Two recent tax increase levies have been strongly rejected. That is, 41 percent in favor and 58 percent against for a utility tax increase for more police officers and a similar defeat for higher property taxes to help maintain fire services.
Those in favor of both, for the most part, will be found to be renting apartments, and those against property owners.
Let’s face it, renters, with the same size families as homeowners, on average, only contribute about one-third of the property tax “revenue” paid by homeowners. Renters do not pay property taxes. They reimburse their landlords for taxes paid by the landlord.
Here is the key: on average, an 800-square-foot apartment generates only about one-third the tax generated by a 2,400-square-foot, single-family residence, yet both families enjoy all the same services provided by the city and county; schools, police, fire, roads, parks, etc. Apartments contribute one-third the revenue of single-family homes but enjoy all the same benefits. This is wrong.

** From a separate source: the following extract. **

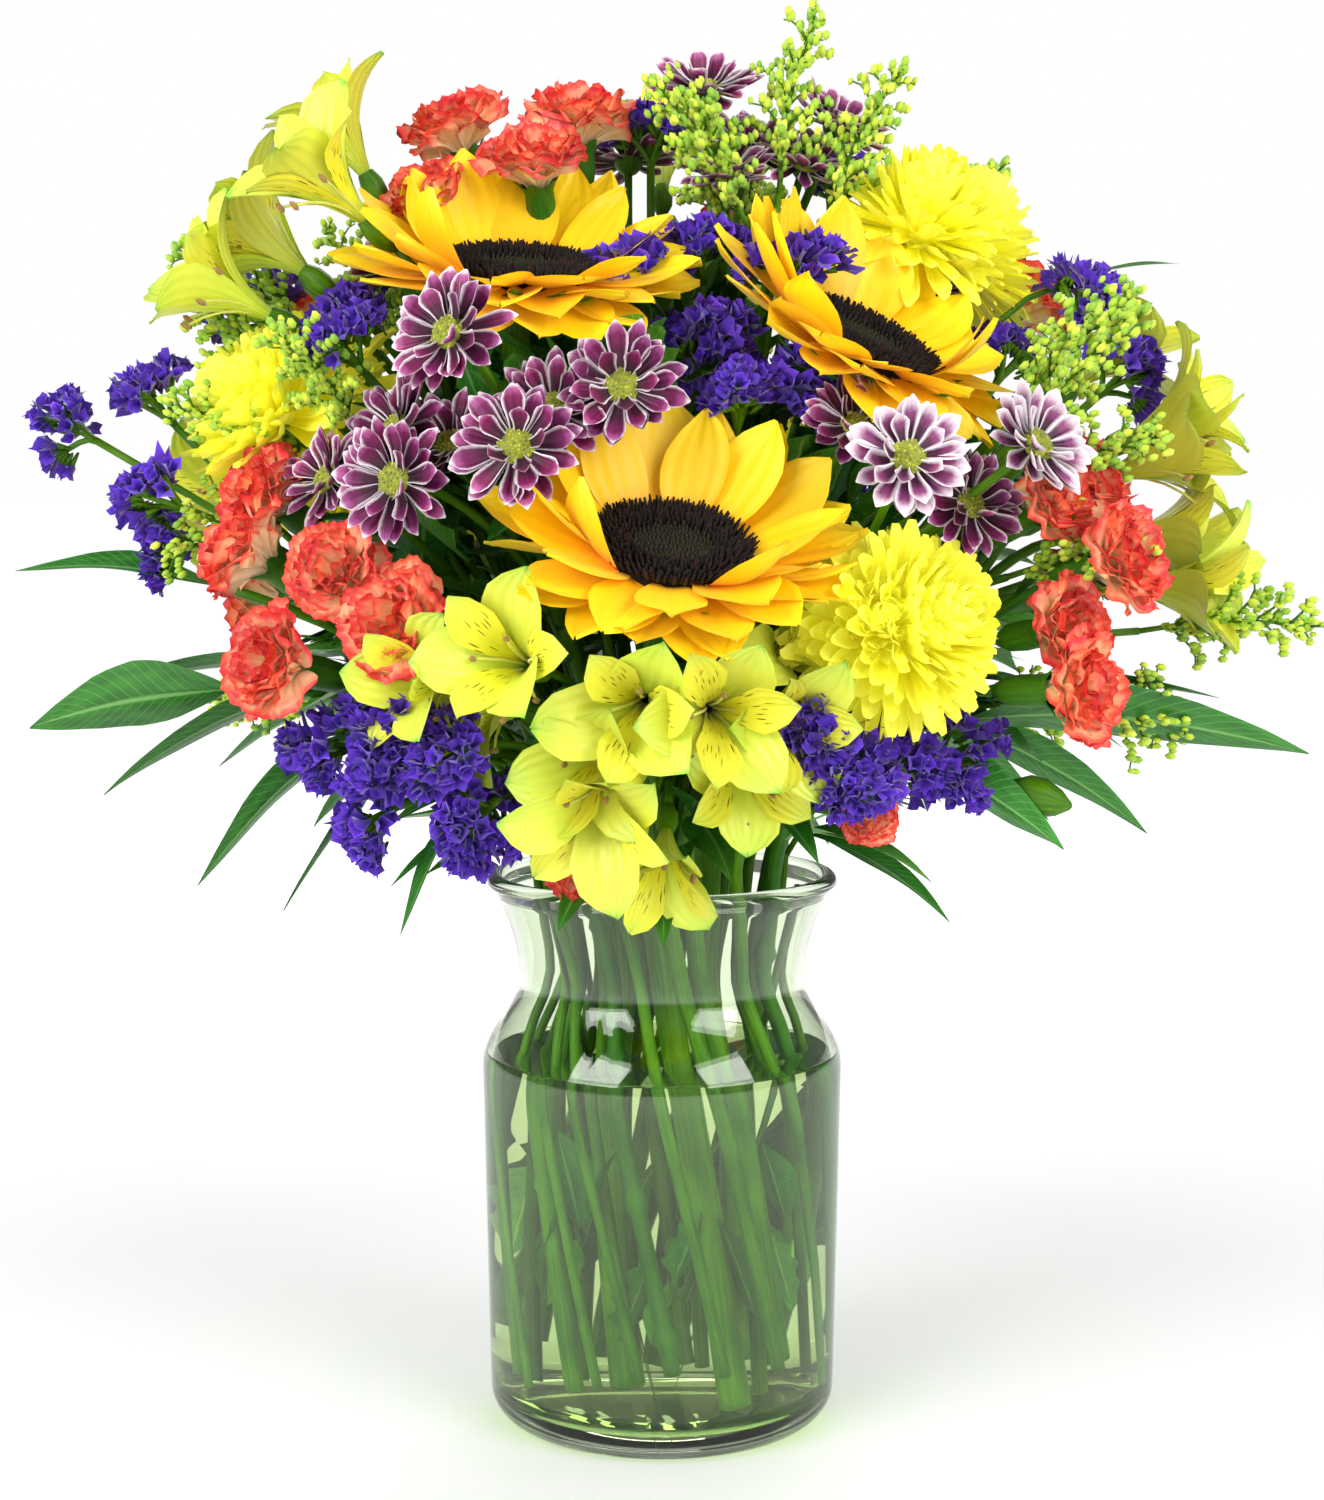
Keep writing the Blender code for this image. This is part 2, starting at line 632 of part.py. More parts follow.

We need to dump property taxes as a means of supporting government and schools and go to a more equal system where each resident living in Kent, King County, etc., pays an equal amount for those services. We all pay the same rates for electricity, gas, water, sewer, etc. Why the disparity on taxes? And to make matters worse, more unfair, the Kent City Council is encouraging more and more apartment developments (500 apartment units on the old par 3 course, where no more than 20 single-family homes would fit, causing even more disparity between taxes paid by single-family homes and apartments).
And, as a final insult, the City Council routinely gives apartment developers a property tax waiver.